Problem is, many of us in academia have come to believe, or perhaps simply assumed, that what we ask of students is itself a "grander cause," even if it's a mandated requirement in a mandated course that may have no immediate connection to a given student's interests or education. This is not the absolute answer here, but not every student sees an essay fulfilled for an assignment in one of my classes as "their own work." The grade is theirs, perhaps, but the work (in their eyes) is mine--it matters to me, but not to them. The question that the professor above should ask is whether or not there's a better way to teach the material, design the assignment, or build the course, a way that encourages the student to see the benefits of mixing. There are ways, you know. Ways to design assignments that don't lend themselves to what Jenny's described as the general equivalency of paper mill assignments.

None of this means that there is no such thing as plagiarism or cheating, nor does it mean that there aren't students who won't willfully attempt to achieve the best results for the least amount of work, even if there are honor codes prohibiting their behavior. But there are also professors who assign mind-numbingly bad assignments, ones that are eminently plagiarizable because they are so predictable. Instead of only asking why students plagiarize (and concluding that they're simply evil or stupid), we might also be asking why they're able to plagiarize, why our assignments are so meaningless that they don't see the virtues of actually completing them on their own. The problem is undoubtedly broader than bad assignments or indifferent professors, but neither of those factors is entirely blameless.

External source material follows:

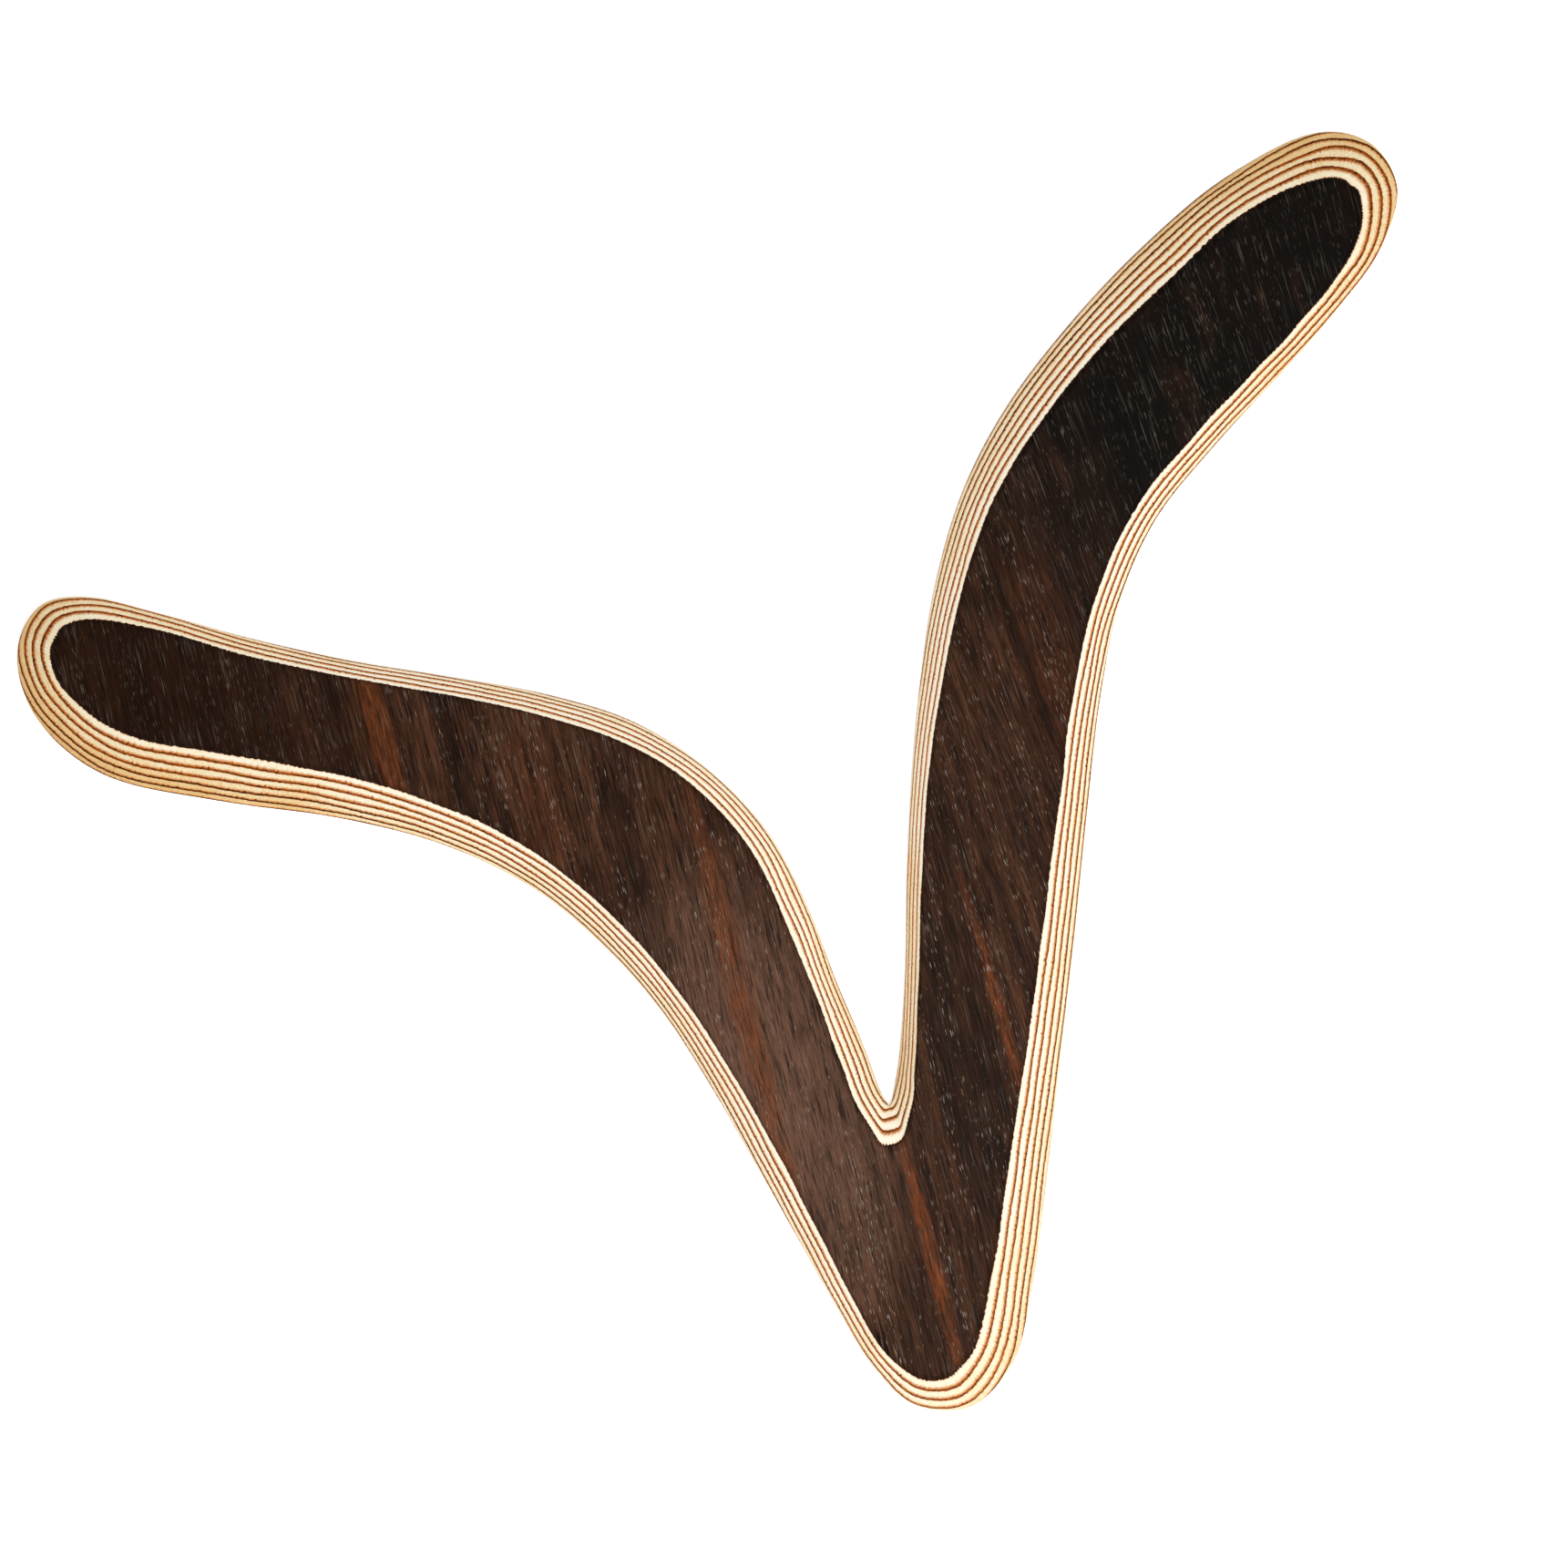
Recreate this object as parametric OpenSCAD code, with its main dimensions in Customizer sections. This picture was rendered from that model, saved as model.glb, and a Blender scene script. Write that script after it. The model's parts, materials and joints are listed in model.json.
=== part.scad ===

And discussions like these would progress much more briskly if the issue of blame weren't such a huge part of them. That is all.

Comments

And god bless you for this "all." And I'd like to take a moment to testify to where you've gone--remedies for meaningless assignments. At present I'm immensely enamoured of student-built assignments. Not the venerable expressivist "each person choose a topic," but class-built assignments. For the first time, some of that work in a class I'm teaching is online. At my WRT 109 class blog, I posted a first draft of an assignment. The first two of the topics listed on it were ones the class had already written about; the last two were topics that had recurred in class discussions. (What may not be obvious on the assignment itself is that the purpose is to revisit an earlier topic and think it through again.) The students commented on the class blog, sharing their questions and concerns. Then in our next class session, they divided into interest groups and generated questions from the topics, and those questions became the final draft of the assignment.
I'm not saying that nobody could or would cheat on an assignment that's developed this way; rather, I'm saying that very few people would want to cheat, because they've been involved in designing the assignment; it gives them options; and there's space for asking questions and sharing leads.
That is all.

Damn this is a good post. Do you mind if I forward it to WPA-L? They need to read stuff like this.

From a non-academic viewpoint, speaking to the "grander cause" issue:

"Problem is, many of us in academia have come to believe, or perhaps simply assumed, that what we ask of students is itself a "grander cause," even if it's a mandated requirement in a mandated course that may have no immediate connection to a given student's interests or education." I've had one class in which I've ever felt that my work was contributing to something. I was a music major, and the two semester Music History class was taught very well. We wrote one major term paper a semester, and one presentation a semester (in addition to regular tests and quizes). Throughout the course of the semester, our presentation work became part of the course work (ie, we were tested over the material our classmates presented). We also had to "defend" our term papers, in front of the class and a panel of faculty.

As a result, not only did we have a "responsibility" to our class, but we also had a contribution. In the long run, over the two semesters, we all developed a sense that we were contributing something to the future program. That professor uses some of our work to teach his classes. It was the most rewarding class I ever took, and the most work I ever wanted to do.